Adrian LeRoy

Personal information
- Full name: Adrian LeRoy
- Date of birth: May 6, 1987 (age 37)
- Place of birth: Montreal, Quebec, Canada
- Height: 1.83 m (6 ft 0 in)
- Position(s): Defender

College career
- Years: Team / Apps / (Gls)
- 2005: Carleton Ravens
- 2006: Maine Black Bears
- 2007–2009: Old Dominion Monarchs

Senior career*
- Years: Team / Apps / (Gls)
- 2007: Ottawa Fury / 14 / (1)
- 2008: Hampton Roads Piranhas / 13 / (0)
- 2009–2010: Ottawa Fury / 23 / (2)
- 2011: FC Edmonton / 1 / (0)
- 2012: Harrisburg City Islanders / 10 / (0)
- 2013: FC Edmonton / 6 / (0)
- Total:  / 67 / (3)

= Adrian LeRoy =

Canadian former soccer player (born 1987)

Adrian LeRoy (born May 6, 1987) is a Canadian former soccer player.

==Career==

===College and amateur===
LeRoy began his college career at Carleton University in 2005, leading the team to an Ontario University Championship. After one season there, he moved to the University of Maine where he played 15 games in 2006 and was named 2006 University of Maine Scholar Athlete Rising Star. In 2007, LeRoy redshirted his sophomore year after transferring to Old Dominion University. In 2008, he played in 10 games and scored one goal against George Mason. In 09', he finished the year with two assists.

During his college years LeRoy also played for the Hampton Roads Piranhas and the Ottawa Fury in the USL Premier Development League.

===Professional===
On April 19, 2011, LeRoy signed with NASL side FC Edmonton.

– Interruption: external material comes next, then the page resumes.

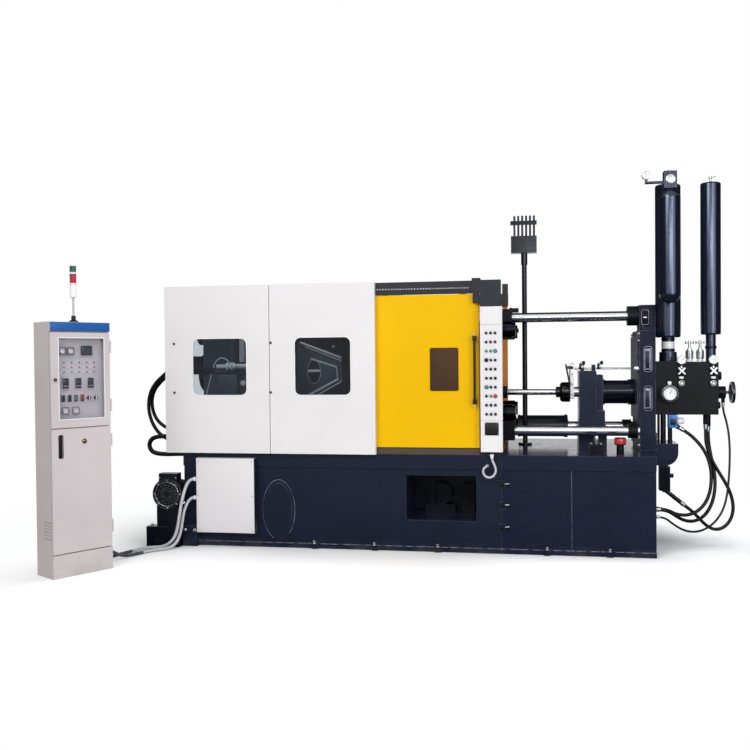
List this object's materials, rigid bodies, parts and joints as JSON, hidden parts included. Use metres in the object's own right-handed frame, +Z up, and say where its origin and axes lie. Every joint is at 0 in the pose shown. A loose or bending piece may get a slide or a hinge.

LeRoy join Harrisburg City Islanders in 2012 before returning to Edmonton for the 2013 season. In 2014, he returned to Ottawa and went on trial with his newly-professional former club, the Ottawa Fury FC, but was not signed.

==Post-retirement==
After retiring from soccer LeRoy began working as a wealth advisor, as he had earned his honours degree in economics from Old Dominion University.